Familiarity breeds contempt

Cultural  
  1. The better we know people, the more likely we are to find fault with them.


familiarity breeds contempt Idioms  
  1. Long experience of someone or something can make one so aware of the faults as to be scornful. For example, Ten years at the same job and now he hates it—familiarity breeds contempt. The idea is much older, but the first recorded use of this expression was in Chaucer's Tale of Melibee (c. 1386).


Example Sentences

Examples are provided to illustrate real-world usage of words in context.
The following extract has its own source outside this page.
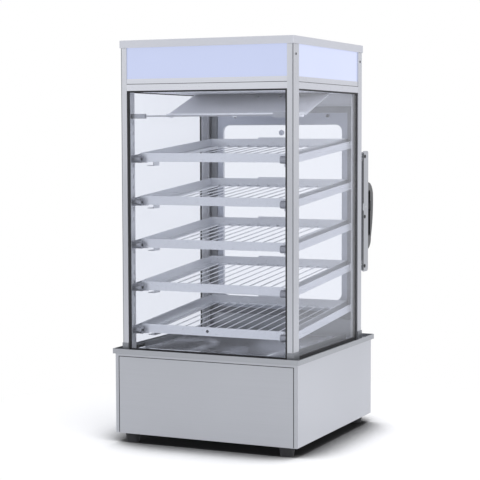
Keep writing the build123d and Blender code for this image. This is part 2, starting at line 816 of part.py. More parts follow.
# Hinges: brackets with pins on the left rear post, barrels and leaves on the door
hinge_x = -door_half_w - hinge_offset_x
hinge_y = tower_back + hinge_offset_y
hinge_zs = (door_z0 + hinge_inset_low, door_z1 - hinge_inset_top)
bore_r = hinge_pin_r + pin_clear
with BuildPart() as hinge_brackets:
    for z in hinge_zs:
        block(-tower_x, -tower_x + bracket_w, tower_back, tower_back + leaf_t, z - knuckle_h, z)
        block(hinge_x - knuckle_r / 2, hinge_x + knuckle_r / 2, tower_back, hinge_y, z - knuckle_h, z)
        rod_z(hinge_x, hinge_y, z - knuckle_h, z, knuckle_r)
        rod_z(hinge_x, hinge_y, z, z + knuckle_h, hinge_pin_r)
save(hinge_brackets, "hinge_brackets")

with BuildPart() as hinge_leaves:
    for z in hinge_zs:
        z0 = z + knuckle_gap
        z1 = z + knuckle_h
        rod_z(hinge_x, hinge_y, z0, z1, knuckle_r)
        block(hinge_x, hinge_x + leaf_w, door_y1, door_y1 + leaf_t, z0, z1)
        rod_z(hinge_x, hinge_y, z0, z1, bore_r, Mode.SUBTRACT)
save(hinge_leaves, "hinge_leaves")

# Latch case: a channel open to the back, its web on the door
with BuildPart() as latch_case:
    with BuildSketch(Plane.YZ.offset(case_x0)) as case_side:
        with Locations(((case_y0 + case_y1) / 2, (case_z0 + case_z1) / 2)):
            RectangleRounded(case_d, case_z1 - case_z0, case_end_r)
    extrude(case_side.sketch, amount=case_w)
    block(case_x0 + case_t, case_x1 - case_t, case_y0 + case_t, case_y1, case_z0, case_z1, Mode.SUBTRACT)
    for rise in case_hole_rises:
        rod_x(case_x0, case_x1, case_y0 + case_hole_y, pivot_z + rise, case_hole_r, Mode.SUBTRACT)
    rod_x(case_x0, case_x1, *pivot, lever_pin_r, Mode.SUBTRACT)
    keyhole_x = tower_x - keeper_inset - keeper_t / 2 - keyhole_side
    for z in keeper_zs:
        block(keyhole_x, case_x1 - case_t, case_y0, case_y0 + case_t,
              z - keeper_head_h / 2 - keyhole_play, z + keeper_head_h / 2 + keyhole_play, Mode.SUBTRACT)
save(latch_case, "latch_case")

with BuildPart() as lever_pin:
    rod_x(case_x0, case_x1, *pivot, lever_pin_r)
save(lever_pin, "lever_pin")

# Keepers: headed plates on the right rear post that reach into the case
keeper_x = tower_x - keeper_inset
head_y = latch_bar_y1 + keeper_gap
with BuildPart() as keepers:
    for z in keeper_zs:
        block(keeper_x - keeper_foot_w / 2, keeper_x + keeper_foot_w / 2, tower_back, tower_back + sheet,
              z - keeper_foot_h / 2, z + keeper_foot_h / 2)
        block(keeper_x - keeper_t / 2, keeper_x + keeper_t / 2, tower_back, head_y,
              z - keeper_stem_h / 2, z + keeper_stem_h / 2)
        block(keeper_x - keeper_t / 2, keeper_x + keeper_t / 2, head_y, head_y + keeper_head_d,
              z - keeper_head_h / 2, z + keeper_head_h / 2)
save(keepers, "keepers")

# Latch bar: slides in the case, notched round the keepers, with a window for the lever's nose
bar_x0 = case_mid - latch_bar_w / 2
bar_x1 = case_mid + latch_bar_w / 2
with BuildPart() as latch_bar:
    block(bar_x0, bar_x1, latch_bar_y0, latch_bar_y1, case_z0 + latch_bar_end + case_end_r,
          case_z1 - latch_bar_end)
    for z in keeper_zs:
        block(keyhole_x, bar_x1, latch_bar_y0, latch_bar_y1, z - keeper_head_h / 2 - keyhole_play,
              z + keeper_head_h / 2 + keyhole_up, Mode.SUBTRACT)
    block(case_mid - nose_w / 2 - nose_play_side, case_mid + nose_w / 2 + nose_play_side,
          latch_bar_y0, latch_bar_y1, pivot_z - nose_h / 2 - nose_play_down,
          pivot_z + nose_h / 2 + nose_play_up, Mode.SUBTRACT)
save(latch_bar, "latch_bar")

# Lever: a metal arm on the pin, with a nose into the bar, and a moulded grip
with BuildPart() as lever_arm:
    rod_x(case_mid - hub_w / 2, case_mid + hub_w / 2, *pivot, hub_r)
    block(case_mid - arm_w / 2, case_mid + arm_w / 2, pivot[0], pivot[0] + arm_reach,
          pivot_z - arm_h / 2, pivot_z + arm_h / 2)
    block(case_mid - nose_w / 2, case_mid + nose_w / 2, latch_bar_y0 + nose_tip_gap, pivot[0],
          pivot_z - nose_h / 2, pivot_z + nose_h / 2)
    rod_x(case_mid - hub_w / 2, case_mid + hub_w / 2, *pivot, lever_pin_r + lever_pin_clear, Mode.SUBTRACT)
save(lever_arm, "lever_arm")

grip_arm_y = pivot[0] + arm_reach
grip_x0 = case_mid - grip_w / 2
grip_x1 = case_mid + grip_w / 2
recess_d = grip_y1 - grip_y0 - grip_rim - grip_round
recess_h = grip_z1 - grip_z0 - 4 * grip_rim
recess_y = grip_y0 + grip_rim / 2 + recess_d / 2
recess_z = (grip_z0 + grip_z1) / 2 + grip_rim / 2

with BuildPart() as lever_grip:
    with BuildSketch(Plane.YZ.offset(grip_x0)) as grip_side:
        with BuildLine():
            inner = Line((grip_y0, grip_z0), (grip_y0, grip_z1))
            top = ThreePointArc(inner @ 1, (grip_y1 - grip_round, grip_z1 - grip_round / 2),
                                (grip_y1, grip_z1 - 2 * grip_round))
            back = ThreePointArc(top @ 1, (grip_y1 - grip_bow, pivot_z - 2 * grip_round),
                                 (grip_y1 - grip_round, grip_z0 + 2 * grip_round))
            ThreePointArc(back @ 1, (grip_y1 - 1.6 * grip_round, grip_z0 + grip_round / 2), inner @ 0)
        make_face()
    extrude(grip_side.sketch, amount=grip_w)
    for x in (grip_x0, grip_x1 - grip_recess):
        with BuildSketch(Plane.YZ.offset(x)) as recess:
            with Locations((recess_y, recess_z)):
                RectangleRounded(recess_d, recess_h, recess_r)
        extrude(recess.sketch, amount=grip_recess, mode=Mode.SUBTRACT)
    block(grip_x0, grip_x1, grip_y0, grip_arm_y,
          pivot_z - grip_window_h / 2, pivot_z + grip_window_h / 2, Mode.SUBTRACT)
save(lever_grip, "lever_grip")

# Rear controls: plate, switches, lamps, thermostat, power inlet and drain
plate_y = base_back + plate_t
with BuildPart() as control_plate:
    block(plate_x0, plate_x1, base_back, plate_y, plate_z0, plate_z1)
    fillet(control_plate.edges().filter_by(Axis.Y), radius=4.0)
    for x in switch_xs:
        block(x - rocker_w / 2 - rocker_play, x + rocker_w / 2 + rocker_play, base_back, plate_y,
              switch_z - rocker_half_h - rocker_play_z, switch_z + rocker_half_h + rocker_play_z, Mode.SUBTRACT)
    rod_y(knob_x, base_back, plate_y, knob_z, shaft_r + shaft_clear, Mode.SUBTRACT)
save(control_plate, "control_plate")

rocker_y = plate_y - rocker_sink
with BuildPart() as switch_housings:
    for x in switch_xs:
        half_w = rocker_w / 2 + rocker_play
        half_h = rocker_half_h + rocker_play_z
        block(x - half_w - housing_t, x + half_w + housing_t, base_back - housing_d, base_back,
              switch_z - half_h - housing_t, switch_z + half_h + housing_t)
        block(x - half_w, x + half_w, base_back - housing_d + housing_t, base_back,
              switch_z - half_h, switch_z + half_h, Mode.SUBTRACT)
        rod_x(x - half_w, x + half_w, rocker_y, switch_z, rocker_pin_r)
save(switch_housings, "switch_housings")

for x, label in zip(switch_xs, ("power_switch", "lamp_switch")):
    with BuildPart() as rocker:
        turn = radians(rocker_tilt)
        flat = [(rocker_wing, -rocker_half_h), (rocker_saddle, 0), (rocker_wing, rocker_half_h),
                (-rocker_back, rocker_half_h - rocker_wing), (-rocker_back, -rocker_half_h + rocker_wing)]
        side_profile(x - rocker_w / 2, x + rocker_w / 2,
                     [(rocker_y + y * cos(turn) - z * sin(turn), switch_z + y * sin(turn) + z * cos(turn))
                      for y, z in flat])
        rod_x(x - rocker_w / 2, x + rocker_w / 2, rocker_y, switch_z, rocker_pin_r + rocker_pin_clear,
              Mode.SUBTRACT)
    save(rocker, label)

with BuildPart() as indicator_lamps:
    for x in switch_xs:
        rod_y(x, plate_y, plate_y + lamp_h / 2, lamp_z, lamp_r)
        rod_y(x, plate_y + lamp_h / 2, plate_y + lamp_h, lamp_z, lamp_r - lamp_step)
save(indicator_lamps, "indicator_lamps")

body_y = base_back - sheet
with BuildPart() as thermostat_body:
    block(knob_x - thermostat_w / 2, knob_x + thermostat_w / 2, body_y - thermostat_d, body_y,
          knob_z - thermostat_h / 2, knob_z + thermostat_h / 2)
    rod_y(knob_x, body_y - shaft_l, body_y, knob_z, shaft_r + shaft_clear, Mode.SUBTRACT)
save(thermostat_body, "thermostat_body")

knob_y0 = plate_y + knob_gap
with BuildPart() as thermostat_knob:
    rod_y(knob_x, knob_y0, knob_y0 + knob_h, knob_z, knob_r)
    chamfer(thermostat_knob.edges().group_by(Axis.Y)[-1], length=knob_bevel)
    with BuildSketch(Plane.XZ.offset(-knob_y0 - flute_r)) as flutes:
        with Locations((knob_x, knob_z)):
            with PolarLocations(knob_r + flute_r / 2, knob_flutes):
                RegularPolygon(flute_r, flute_sides)
    extrude(flutes.sketch, amount=-knob_h, mode=Mode.SUBTRACT)
    rod_y(knob_x, body_y - shaft_l + knob_gap, knob_y0, knob_z, shaft_r)
save(thermostat_knob, "thermostat_knob")

with BuildPart() as power_gland:
    rod_y(gland_x, base_back, base_back + gland_l, gland_z, gland_r)
    rod_y(gland_x, base_back + gland_l - gland_bore_l, base_back + gland_l, gland_z, gland_bore_r, Mode.SUBTRACT)
save(power_gland, "power_gland")

lever_y = base_back + valve_y + valve_l / 2
lever_z = drain_z + stem_h + lever_gap
with BuildPart() as drain_pipe:
    rod_y(drain_x, drain_elbow_y, base_back + drain_l, drain_z, drain_r)
    block(drain_x - drain_r, drain_x + drain_r, drain_elbow_y - drain_r, drain_elbow_y + drain_r,
          drain_z - drain_r, drain_z + drain_r)
    rod_z(drain_x, drain_elbow_y, drain_z, tank_z0, drain_r)
    rod_y(drain_x, base_back + valve_y, base_back + valve_y + valve_l, drain_z, valve_r)
    rod_z(drain_x, lever_y, drain_z, drain_z + stem_h, stem_r)
    rod_z(drain_x, lever_y, drain_z, lever_z + lever_t, stud_r)
    rod_y(drain_x, drain_elbow_y, base_back + drain_l, drain_z, drain_bore_r, Mode.SUBTRACT)
    rod_z(drain_x, drain_elbow_y, drain_z, tank_z0, drain_bore_r, Mode.SUBTRACT)
save(drain_pipe, "drain_pipe")

with BuildPart() as drain_lever:
    with BuildSketch(Plane.XY.offset(lever_z)):
        with Locations((drain_x, lever_y)):
            Circle(lever_w / 2)
        with Locations((drain_x - lever_l / 2, lever_y)):
            SlotOverall(lever_l + lever_w, lever_w)
    extrude(amount=lever_t)
    rod_z(drain_x, lever_y, lever_z, lever_z + lever_t, stud_r + stud_clear, Mode.SUBTRACT)
save(drain_lever, "drain_lever")
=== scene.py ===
import math

import bmesh
import bpy
from mathutils import Matrix, Vector


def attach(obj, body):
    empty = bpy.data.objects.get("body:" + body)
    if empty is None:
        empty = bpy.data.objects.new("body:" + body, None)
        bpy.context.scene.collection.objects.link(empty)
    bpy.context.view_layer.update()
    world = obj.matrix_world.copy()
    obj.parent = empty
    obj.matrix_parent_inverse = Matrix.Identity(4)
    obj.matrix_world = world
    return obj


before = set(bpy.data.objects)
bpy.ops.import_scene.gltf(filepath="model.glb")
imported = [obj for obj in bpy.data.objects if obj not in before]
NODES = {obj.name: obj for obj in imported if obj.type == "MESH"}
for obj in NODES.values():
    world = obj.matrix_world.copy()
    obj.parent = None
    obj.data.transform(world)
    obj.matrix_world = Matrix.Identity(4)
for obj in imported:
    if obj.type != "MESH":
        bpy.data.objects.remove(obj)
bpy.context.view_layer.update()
MM = 0.001
SIDES = (("left", -1), ("right", 1))

BUMP_DEPTH = 0.0002
GROOVE_SHADE = 0.22
GLASS_IOR = 1.45
GLASS_CLEAR = 0.985
GLASS_ROUGH = 0.02
# Noise scale along X, Y and Z for scratches that run along one axis
SCRATCHES = {"x": (2.5, 420.0, 420.0), "y": (420.0, 2.5, 420.0), "z": (420.0, 420.0, 2.5)}


# Materials. Each is a small node tree whose roughness varies. Metal and moulded ones also vary in colour and
# have a fine bump.
def tree(name):
    mat = bpy.data.materials.new(name)
    mat.use_nodes = True
    nt = mat.node_tree
    nt.nodes.clear()
    out = nt.nodes.new("ShaderNodeOutputMaterial")
    shader = nt.nodes.new("ShaderNodeBsdfPrincipled")
    nt.links.new(shader.outputs["BSDF"], out.inputs["Surface"])
    return mat, nt, shader, out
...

Any opinions expressed do not reflect the views of Dictionary.com.

Familiarity breeds contempt, but no one argues with each other like family.

From Los Angeles Times • Oct. 16, 2021

Familiarity breeds contempt, and so it makes sense that the reviled Blue Devils squads of yore were packed with four-year players like Christian Laettner and Shelden Williams.

From Slate • Mar. 20, 2019

"Familiarity breeds contempt – that's a good way of saying it," Haynie says.

From US News • Oct. 4, 2016

Familiarity breeds contempt; I have made myself too cheap.

From The American by James, Henry

My youthful respect for it has in no degree diminished, and I shall always consider it a substantial refutation of the old apothegm, "Familiarity breeds contempt."